I purchased a few baby sized blucky skeletons from Oriental Trading ($2.59/each! Cheap!). But as everyone knows, bluckys are far from anatomically correct so my first step in corpsifying baby blucky is to do some cosmetic surgery first.

Here's blucky straight from the bag. A horrible site indeed...









Using an Xacto knife, I carve away some of the lower chest and pelvic bulge...









Next, I gouge out the eyes and do some rib cage cutting to create space between the ribs and add a few floating ribs at the bottom. I also removed a ring of plastic from under the chin so the head isn't constantly looking skyward...









bluckys side by side...looking better already...


----------



## Cassie7 (Sep 16, 2007)

The last part of the surgery is to split the forearm and leg bones...









Baby Blucky is now ready to corpsify with cotton and latex!

I used the same method as I did in my zombie hand how-to on my haunt page.It's pretty simple...









I started with Baby Blucky's head. I coated the face with latex and applied cotton and then more latex over the cotton, pulling and stretching it into place...









I continued corpsing the entire body...


----------



## Cassie7 (Sep 16, 2007)

Once dried, I fired up my airbrush and laid in Opaque black shadows...









Then I began airbrushing with translucent light brown. I laid it heavier in some areas than others which added depth to the rotted flesh...









I found this infant sized toe pincher coffen a few years ago and now have something to use it for!









I hot glued his arms to cross his chest, lined the coffin with an old robe of mine and....

Baby Blucky is finished and tucked into bed!


----------



## EvilQueen1298 (Jul 27, 2007)

Thank you for the great idea!!!
What a transformation!!!! I LOVE IT!!!
I won't have time to transform my skeletons this year but I can do some of my skulls.
Thanks again!!!!
AWESOME!!!


----------



## Bone Dancer (Oct 7, 2005)

It's always great to see what someone can do with those much less then perfect bluckys. Good step by step photos too. I was thinking of doing some skelly winged demons for next year, those might do the job. Thanks for sharing.


----------



## trishaanne (Aug 20, 2005)

Looks great. Sorry to see you took away the cat's coffin though, LOL.


----------



## Richie (Jan 4, 2007)

Can't wait to try this. Thank you.


----------



## Cassie7 (Sep 16, 2007)

trishaanne said:


> Looks great. Sorry to see you took away the cat's coffin though, LOL.

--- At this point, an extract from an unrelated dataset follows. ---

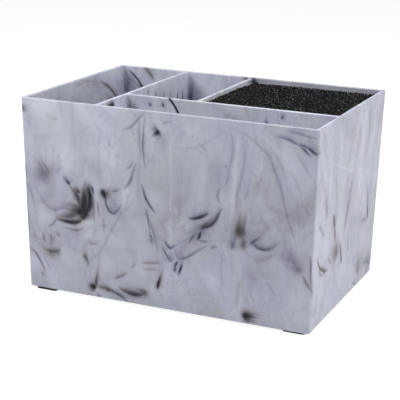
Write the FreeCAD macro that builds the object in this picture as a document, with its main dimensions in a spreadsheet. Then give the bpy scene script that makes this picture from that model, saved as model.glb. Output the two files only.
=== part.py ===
"""Salon tool organizer: a moulded tub of four bays with a lift-out bristle insert.

Millimetres, +Z up. The origin is the middle of the footprint at the underside of
the feet, and the front of the tub faces -Y. Every size is a cell of the sheet
"sizes"; the tub, the tray, the bristles and the feet all take theirs from it.
"""
import FreeCAD, Part
import math
import os
import Sketcher

SIZES = [
    ("tub_width", 200, "outside width at the rim"),
    ("tub_depth", 141, "outside depth, front to back, at the rim"),
    ("wall_height", 128, "underside of the tub up to the rim"),
    ("side_lean", 2.0, "lean of each side wall between rim and underside"),
    ("face_lean", 3.4, "lean of the front and back walls, the same way"),
    ("wall_thick", 2.5, "outer walls"),
    ("floor_thick", 2.5, "floor of the tub"),
    ("rim_corner", 1.0, "outer corner radius at the rim"),
    ("base_corner", 2.5, "outer corner radius at the underside"),
    ("rim_round", 0.6, "round along every top edge"),
    ("base_round", 0.8, "round along the bottom edge"),
    ("divider_thick", 2.4, "dividers at the rim"),
    ("divider_draft", 0.35, "what each divider face gains from rim to underside"),
    ("left_bay_width", 49.4, "clear width of the left bay at the rim"),
    ("front_slot_depth", 39.4, "clear depth of the front slot at the rim"),
    ("middle_bay_width", 48.4, "clear width of the middle bay at the rim"),
    ("bay_corner", 1.6, "upright inner corners"),
    ("bay_floor_round", 1.2, "round where the bay walls meet the floor"),
    ("tray_clearance", 1.2, "tray to bay wall at the floor"),
    ("tray_height", 15, "height of the insert's tray"),
    ("tray_floor", 3, "floor of the tray"),
    ("tray_wall", 2, "collar of the tray"),
    ("tray_corner", 3, "upright corners of the tray"),
    ("tray_edge_round", 1.4, "round along the tray's bottom edge"),
    ("bristle_below_rim", 4.2, "bristle tips below the rim"),
    ("bristle_clearance", 0.3, "bristles to the bay walls"),
    ("bristle_tray_gap", 0.2, "bristles to the inside of the collar"),
    ("bristle_flare", 12, "height over which the bristles spread above the collar"),
    ("bristle_corner", 1.6, "upright corners of the bristle block"),
    ("bristle_tip_bevel", 0.8, "bevel along the edge of the tips"),
    ("foot_size", 15, "side of each square foot"),
    ("foot_thick", 2.2, "height of the feet"),
    ("foot_corner", 2, "upright corners of the feet"),
    ("foot_edge", 0.3, "bevel along the foot's lower edge"),
    ("foot_side_inset", 3.8, "foot to the side edge of the underside"),
    ("left_foot_inset", 2.2, "left feet to the front or back edge"),
    ("right_foot_inset", 3.6, "right feet to the front or back edge"),
]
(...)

Any and every box or bag that enters the house undergoes the kitty inspection LOL

Her name is Booger btw


----------



## Sickie Ickie (Jun 20, 2006)

I like the transformation! Darn those hands and feet!


----------



## EvilQueen1298 (Jul 27, 2007)

Just wanted you to know I worked on three skulls last night! All turned out awesome!
Thank you again!!!

Our coffin gets checked out by the cats every year. Good place to take a nap. Seems to be a favorite.
Can't find the cat?? Try the coffin!


----------



## slimy (Jul 12, 2006)

Booger approves, what else could you say.

Very nice tutorial, it turned out great.


----------



## Cassie7 (Sep 16, 2007)

EvilQueen1298 said:


> Just wanted you to know I worked on three skulls last night! All turned out awesome!
> Thank you again!!!


Great EvilQueen! I'd love to see them! Got pics?

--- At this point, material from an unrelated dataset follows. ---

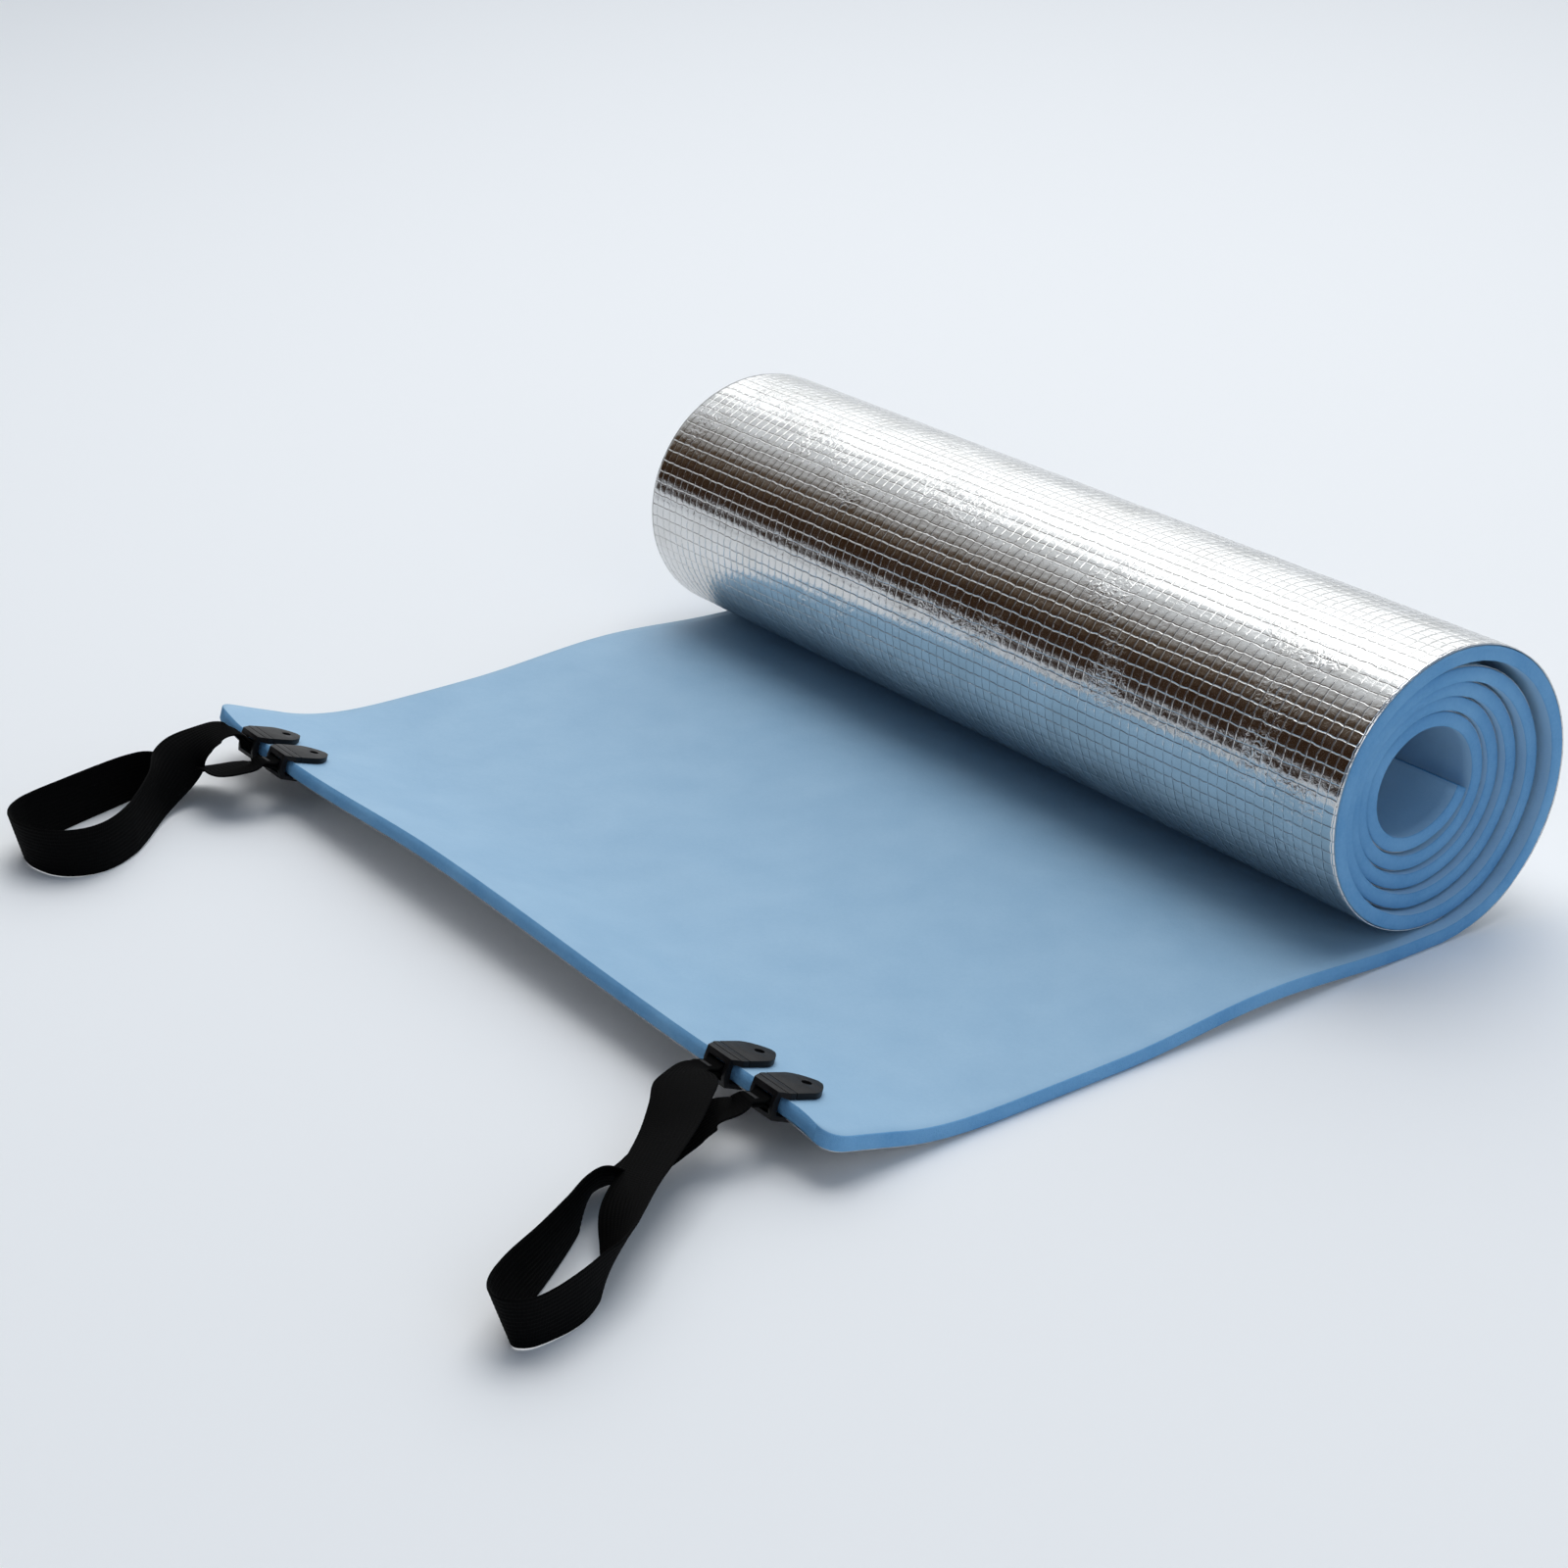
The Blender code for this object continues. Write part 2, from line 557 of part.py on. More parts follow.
def stand_at_origin():
    """Move everything so that the middle of the box's bottom is the origin."""
    corners = [thing.matrix_world @ vertex.co for thing in bpy.data.objects
               if thing.type == "MESH" and not thing.hide_render for vertex in thing.data.vertices]
    low = [min(corner[i] for corner in corners) for i in range(3)]
    high = [max(corner[i] for corner in corners) for i in range(3)]
    move = Vector((-(low[0] + high[0]) / 2, -(low[1] + high[1]) / 2, -low[2]))
    for thing in bpy.data.objects:
        if not thing.parent:
            thing.matrix_basis = Matrix.Translation(move) @ thing.matrix_basis
    bpy.context.view_layer.update()
    print("moved by", [round(value, 6) for value in move])
    print("size", [round(b - a, 5) for a, b in zip(low, high)])


build()
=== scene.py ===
# %% Load the frame
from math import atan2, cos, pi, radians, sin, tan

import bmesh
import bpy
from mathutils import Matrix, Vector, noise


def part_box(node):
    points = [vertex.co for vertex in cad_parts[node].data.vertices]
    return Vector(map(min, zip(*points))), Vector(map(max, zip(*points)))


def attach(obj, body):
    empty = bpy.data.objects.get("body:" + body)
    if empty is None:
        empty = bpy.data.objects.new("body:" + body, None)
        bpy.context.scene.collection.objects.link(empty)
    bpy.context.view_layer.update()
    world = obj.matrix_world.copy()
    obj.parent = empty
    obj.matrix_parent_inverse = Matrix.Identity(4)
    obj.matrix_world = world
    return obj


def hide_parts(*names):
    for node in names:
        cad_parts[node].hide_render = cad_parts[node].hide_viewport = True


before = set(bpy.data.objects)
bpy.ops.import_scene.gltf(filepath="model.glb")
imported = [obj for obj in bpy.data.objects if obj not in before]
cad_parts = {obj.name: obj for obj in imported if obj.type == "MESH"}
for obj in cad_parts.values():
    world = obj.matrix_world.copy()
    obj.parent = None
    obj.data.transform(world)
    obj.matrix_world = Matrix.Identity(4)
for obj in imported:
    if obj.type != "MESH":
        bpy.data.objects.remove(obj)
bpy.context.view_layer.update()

# %% [markdown]
# # A foam sleeping pad, half unrolled
#
# The pad is one long sheet of closed-cell foam with a metallised film on its underside. One end
# lies open on the floor and curls up at the front; the rest is rolled, with the film outside.
# Four snap clips grip the open edge, and each pair of clips carries a loop of elastic webbing.
# The CAD frame is loaded first, and every size below is either read from its boxes or repeats
# one of the driving dimensions that its shape follows.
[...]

It's such a great compliment when someone takes inspiration from your work. Thanks so much


----------



## Lilly (Jun 13, 2006)

Great turorial Cassie
you do good work
sounds like a nice winter project


----------



## joker (Sep 25, 2007)

Awesome...thanks for the inspiration....I bought two blucky's this past weekend and was just going to use them as is with a little corpsing. After seeing your initial alterations I'll definately have to add that to the plans. Hopefully I can get two done in time for Halloween.


----------



## EvilQueen1298 (Jul 27, 2007)

Thanks again Cassie. I am going to post photos after Halloween. Don't have time now. 
We're in the middle of horrible hot and fast winds and raging fires right now here in Southern California.....you may have seen it on the news.....who says there isn't a hell? Believe me, living here is pure hell.
Just in time for Halloween! 
Can't wait to leave!


----------



## Girl of Vlad (Sep 3, 2009)

I love your idea for cotton to add "corpse-itude"


----------